Washington Internships for Students of Engineering:

The 2013 Season Kicks Off

2012 WISE Interns on Capitol Hill
Some readers may remember that I once wrote a post about a technology policy internship program called the Washington Internships for Students of Engineering.  The acronym for this program, conveniently, is WISE, and so the interns often call themselves the "WISE guys."

When I wrote that post in early 2012, I told readers that I had a long-time involvement with the program through the American Nuclear Society (ANS), which is one of the sponsors of the program.  Little did I know at the time, but a little more than a year later, I was selected to be the "faculty member in residence" for the 2013 season.

The program starts next Monday and runs for 9 weeks, until early August.  During that time, I will arrange for the 14 rising college seniors in the program to visit a number of government agencies and other organizations in the Washington area, and will supervise them in the research on a technology policy topic and the preparation of a research paper.  I will be aided in that effort by mentors from the 7 engineering Societies, including the ANS, who collectively sponsor and manage the program.
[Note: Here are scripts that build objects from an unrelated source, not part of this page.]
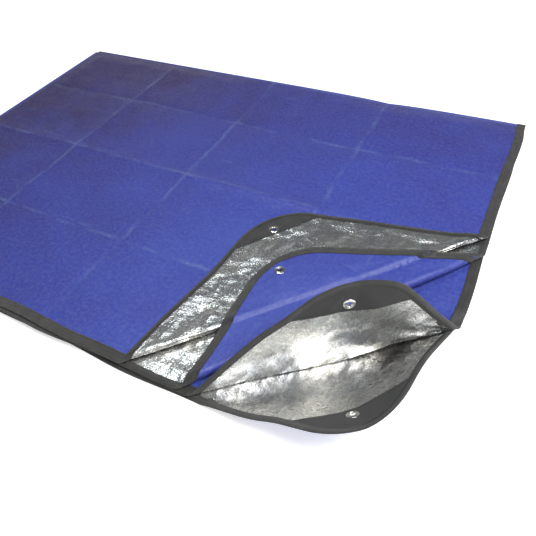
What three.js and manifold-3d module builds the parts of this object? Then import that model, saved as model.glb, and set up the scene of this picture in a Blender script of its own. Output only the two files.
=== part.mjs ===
// Folding reflective blanket, folded in quarters, with its four corners turned up at one end.
// Millimetres, +Z up. X runs along the folded blanket, Y across it, and the blanket lies on Z = 0.
// Inside the group all pieces are placed from the corner where the four bound corners meet:
// that corner is X = 0, Y = 0, the blanket runs to -LENGTH in X and to +WIDTH in Y.
import * as THREE from "three";
import { mergeVertices } from "three/addons/utils/BufferGeometryUtils.js";
import Module from "manifold-3d";

const wasm = await Module();
wasm.setup();

// Overall size of the folded blanket. Open, it is twice as long and twice as wide.
const LENGTH = 1067;
const WIDTH = 762;

// Stack of four layers, the top one first.
const LAYER_PITCH = 3.6;
const FILM = 0.8;
const TAPE_THICKNESS = 2.4;
const BOTTOM_LAYER_Z = TAPE_THICKNESS / 2;

// Edge binding: a tape folded round the edge of the film.
const TAPE_WIDTH = 16;
const TAPE_SLOT = 1.4;
const TAPE_WEB = 2.4;
const FILM_INSET = 3;
const CORNER_RADIUS = 90;
const ARC_STEPS = 16;

// Clearances between separate pieces.
const GAP = 0.3;
const CREASE_GAP = 1;

// Folds: the film and the tape bend round the same centre and reach equally far out.
const TURN_REACH = LAYER_PITCH / 2 + TAPE_THICKNESS / 2;
const BACK_REACH = LAYER_PITCH * 1.5 + TAPE_THICKNESS / 2;
const TURN_FILM = 1;
const PANEL_END = 0.4;

// Corner reinforcement and eyelet.
const PATCH_THICKNESS = 0.7;
const PATCH_ON_FRONT = 116;
const PATCH_ON_SIDE = 104;
const EYELET_X = -56;
const EYELET_Y = 46;
const EYELET_BORE = 3.55;
const EYELET_BARREL = 4.1;
const EYELET_FLANGE = 7.95;
const CLOTH_HOLE = 4.5;
const ROUND_STEPS = 24;

// One entry per layer, top to bottom. The corner turns about the crease that runs from
// creaseFront on the front edge to creaseSide on the side edge, axisLift above the layer.
const LAYERS = [
  { name: "layer1", silverUp: false, creaseFront: 375, creaseSide: 392, axisLift: 2.4, turned: 176 },
  { name: "layer2", silverUp: true, creaseFront: 290, creaseSide: 365, axisLift: 7, turned: 174 },
  { name: "layer3", silverUp: false, creaseFront: 275, creaseSide: 232, axisLift: 1.7, turned: 91 },
  { name: "layer4", silverUp: true, creaseFront: 260, creaseSide: 222, axisLift: 1.7, turned: 30 },
];
LAYERS.forEach((layer, index) => {
  layer.z = BOTTOM_LAYER_Z + LAYER_PITCH * (LAYERS.length - 1 - index);
});

const blueFilm = material(0x3f47a8, 0.45, 0);
const silverFilm = material(0xb4b3b0, 0.3, 0.8);
const charcoalTape = material(0x4a4a48, 0.9, 0);
const blackPatch = material(0x323234, 0.95, 0);
const nickel = material(0xd2d2d0, 0.25, 1);

function material(color, roughness, metalness) {
  return new THREE.MeshStandardMaterial({ color, roughness, metalness });
}

// A three.js geometry as a manifold solid.
function solid(geometry) {
  const bare = geometry.index ? geometry.toNonIndexed() : geometry.clone();
  bare.deleteAttribute("normal");
  bare.deleteAttribute("uv");
  const merged = mergeVertices(bare, 1e-4);
  const mesh = new wasm.Mesh({
    numProp: 3,
    vertProperties: merged.attributes.position.array,
    triVerts: new Uint32Array(merged.index.array),
  });
  return new wasm.Manifold(mesh);
}

// A manifold solid as a three.js geometry.
function geometryOf(manifold) {
  const mesh = manifold.getMesh();
  const geometry = new THREE.BufferGeometry();
  geometry.setAttribute("position", new THREE.BufferAttribute(mesh.vertProperties, 3));
  geometry.setIndex(new THREE.BufferAttribute(mesh.triVerts, 1));
  const flat = geometry.toNonIndexed();
  flat.computeVertexNormals();
  return flat;
}

// A flat shape given a thickness, centred on height z.
function slab(shape, thickness, z) {
  const geometry = new THREE.ExtrudeGeometry(shape, {
    depth: thickness,
    bevelEnabled: false,
    curveSegments: ARC_STEPS,
  });
  geometry.translate(0, 0, z - thickness / 2);
  return solid(geometry);
}

// Plan of one whole layer with its rounded bound corner, drawn in by inset from the bound edges.
function layerPlan(inset) {
  const left = -LENGTH + TURN_REACH + PANEL_END;
  const back = WIDTH - BACK_REACH - PANEL_END;
  const shape = new THREE.Shape();
  shape.moveTo(left, inset);
  shape.lineTo(-CORNER_RADIUS, inset);
  shape.absarc(-CORNER_RADIUS, CORNER_RADIUS, CORNER_RADIUS - inset, -Math.PI / 2, 0, false);
  shape.lineTo(-inset, back);
  shape.lineTo(left, back);
  shape.closePath();
  return shape;
}

// A round plan at the eyelet.
function eyeletPlan(radius) {
  const shape = new THREE.Shape();
  shape.absarc(EYELET_X, EYELET_Y, radius, 0, Math.PI * 2, false);
  return shape;
}

// A block that covers one side of a layer's crease: side 1 is the corner, side -1 the rest.
function creaseSideBlock(layer, side) {
  const size = 4 * LENGTH;
  const crease = creaseOf(layer);
  const block = new THREE.BoxGeometry(size, size, 60);
  block.translate(0, -side * (size / 2 + CREASE_GAP), 0);
  block.rotateZ(Math.atan2(crease.along.y, crease.along.x));
  block.translate(crease.point.x, crease.point.y, layer.z);
  return solid(block);
}

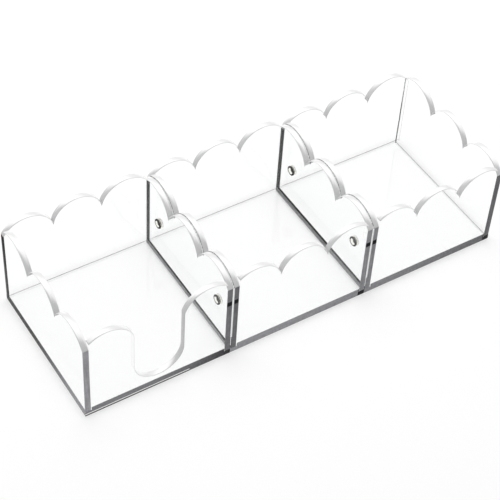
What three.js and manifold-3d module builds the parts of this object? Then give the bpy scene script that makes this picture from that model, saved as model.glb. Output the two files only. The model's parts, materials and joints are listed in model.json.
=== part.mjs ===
// Acrylic desk organizer: three open trays with scalloped walls, held side to side by magnets.
// Millimetres, +Z up. The origin is on the standing surface, under the middle of the row.
// The row runs along X, and the front with the finger cut-out faces -Y.
import * as THREE from 'three';
import { mergeVertices } from 'three/addons/utils/BufferGeometryUtils.js';
import Module from 'manifold-3d';

const wasm = await Module();
wasm.setup();

// Driving sizes of one tray
const tray_width = 89;
const tray_depth = 95;
const sheet_thickness = 3.5;
const corner_height = 53;

// Driving sizes of the scalloped edge: how far the lobes rise over the tray's corners, and how far
// the sharp valleys between them drop under the corners
const lobe_rise = 8;
const valley_drop = 4;

// Driving sizes of the finger cut-out: its floor over the top of the base sheet
const notch_floor_rise = 5.75;

// Driving sizes of the magnets and of the blind holes that they are glued into
const magnet_diameter = 6;
const magnet_thickness = 1;
const magnet_chamfer = 0.2;
const magnet_end_inset = 15;
const magnet_height = 29.5;
const glue_gap = 0.3;

// Air between two trays that stand side to side
const tray_gap = 0.3;

// Length by which a cutting tool overruns the face that it cuts
const cut_overrun = 1;

// Smoothness of the round parts, as segments of one arc or one turn
const lobe_segments = 20;
const notch_segments = 24;
const round_segments = 32;

// Heights that follow from the driving sizes
const wall_foot = sheet_thickness;
const peak_height = corner_height + lobe_rise;
const valley_height = corner_height - valley_drop;

// Materials
const clear_acrylic = new THREE.MeshStandardMaterial({
  color: 0xf2f6f7, roughness: 0.05, metalness: 0, transparent: true, opacity: 0.35,
});
const nickel_plate = new THREE.MeshStandardMaterial({
  color: 0xc9c9c6, roughness: 0.2, metalness: 1,
});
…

I anticipate that I may find some interesting fodder for this blog in my work with the WISE interns this summer, so I thought I'd use this post as an introduction.

I will preserve the anonymity of the interns, in this blog and in any others I do on WISE, so I will not provide names or other identifying information.

The 14 students come from 13 schools in 11 states.  They have already identified their tentative research topics.  A majority of the topics have something to do with energy use--either energy supply (nuclear power and natural gas), energy demand (biodiesel fuel, fuel cells, and other transportation-related options, and energy efficiency in homes), and energy transmission (smart grid).  Two topics are on water management, and one each is on telecommunications, radioisotopes, and technology for the disabled.

I cannot tell at this point what the summer will bring, but I suspect that I will watch the interns learn a lot about technology policy, and at the same time, I will learn a lot about how the upcoming generation deals with their first exposure to live "inside the Beltway."  If I have some interesting observations, I'll be sure to share them.